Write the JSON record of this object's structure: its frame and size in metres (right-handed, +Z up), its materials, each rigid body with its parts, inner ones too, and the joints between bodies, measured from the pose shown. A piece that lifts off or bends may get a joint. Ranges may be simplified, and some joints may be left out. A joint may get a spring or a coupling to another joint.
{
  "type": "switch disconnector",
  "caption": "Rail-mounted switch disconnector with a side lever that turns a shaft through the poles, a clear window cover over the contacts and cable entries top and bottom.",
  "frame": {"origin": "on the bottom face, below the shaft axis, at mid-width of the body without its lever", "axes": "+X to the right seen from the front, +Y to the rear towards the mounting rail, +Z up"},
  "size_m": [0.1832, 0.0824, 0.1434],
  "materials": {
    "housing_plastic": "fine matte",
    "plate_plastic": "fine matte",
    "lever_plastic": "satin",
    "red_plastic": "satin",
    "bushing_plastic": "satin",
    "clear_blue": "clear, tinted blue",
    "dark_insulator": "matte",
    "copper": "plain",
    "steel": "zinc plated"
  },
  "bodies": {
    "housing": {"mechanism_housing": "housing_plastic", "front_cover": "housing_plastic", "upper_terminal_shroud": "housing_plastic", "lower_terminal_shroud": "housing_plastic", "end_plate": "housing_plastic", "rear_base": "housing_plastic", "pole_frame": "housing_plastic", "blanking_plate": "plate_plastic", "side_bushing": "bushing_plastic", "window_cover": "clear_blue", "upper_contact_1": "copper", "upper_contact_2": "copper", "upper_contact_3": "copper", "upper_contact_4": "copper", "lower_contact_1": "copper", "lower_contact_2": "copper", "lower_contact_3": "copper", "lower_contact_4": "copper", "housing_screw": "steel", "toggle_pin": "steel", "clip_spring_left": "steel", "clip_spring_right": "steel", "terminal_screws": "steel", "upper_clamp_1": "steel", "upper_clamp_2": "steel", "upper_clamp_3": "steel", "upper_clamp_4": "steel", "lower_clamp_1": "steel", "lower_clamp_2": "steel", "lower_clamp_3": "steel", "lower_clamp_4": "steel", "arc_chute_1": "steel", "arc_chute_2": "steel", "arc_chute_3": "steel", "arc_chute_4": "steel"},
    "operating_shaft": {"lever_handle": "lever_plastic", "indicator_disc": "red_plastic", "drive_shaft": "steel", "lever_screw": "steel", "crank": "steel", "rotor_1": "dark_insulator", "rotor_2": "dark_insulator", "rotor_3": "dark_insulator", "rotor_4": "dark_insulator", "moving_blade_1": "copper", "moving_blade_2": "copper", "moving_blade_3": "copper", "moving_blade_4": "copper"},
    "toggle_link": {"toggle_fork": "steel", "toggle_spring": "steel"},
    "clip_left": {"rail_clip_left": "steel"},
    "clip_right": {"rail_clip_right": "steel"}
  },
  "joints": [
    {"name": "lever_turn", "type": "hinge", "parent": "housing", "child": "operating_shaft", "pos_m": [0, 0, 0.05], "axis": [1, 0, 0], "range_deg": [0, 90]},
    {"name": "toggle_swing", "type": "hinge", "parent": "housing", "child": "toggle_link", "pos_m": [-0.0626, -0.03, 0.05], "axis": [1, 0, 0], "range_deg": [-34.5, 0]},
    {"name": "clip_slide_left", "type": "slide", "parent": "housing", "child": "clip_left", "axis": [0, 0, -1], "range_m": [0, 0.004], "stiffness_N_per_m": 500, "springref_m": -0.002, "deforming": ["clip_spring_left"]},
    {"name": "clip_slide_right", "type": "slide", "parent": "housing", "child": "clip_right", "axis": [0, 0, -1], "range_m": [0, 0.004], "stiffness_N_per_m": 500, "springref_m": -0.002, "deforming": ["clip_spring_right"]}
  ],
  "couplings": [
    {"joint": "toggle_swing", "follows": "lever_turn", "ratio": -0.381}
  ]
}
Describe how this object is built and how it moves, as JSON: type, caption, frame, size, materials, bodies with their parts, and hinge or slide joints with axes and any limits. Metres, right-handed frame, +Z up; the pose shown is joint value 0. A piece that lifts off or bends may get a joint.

____________

▶ **The problem**
Lines of the listing that contain the word "materials" are to be counted; report only their number.

▶ **Written answer**
3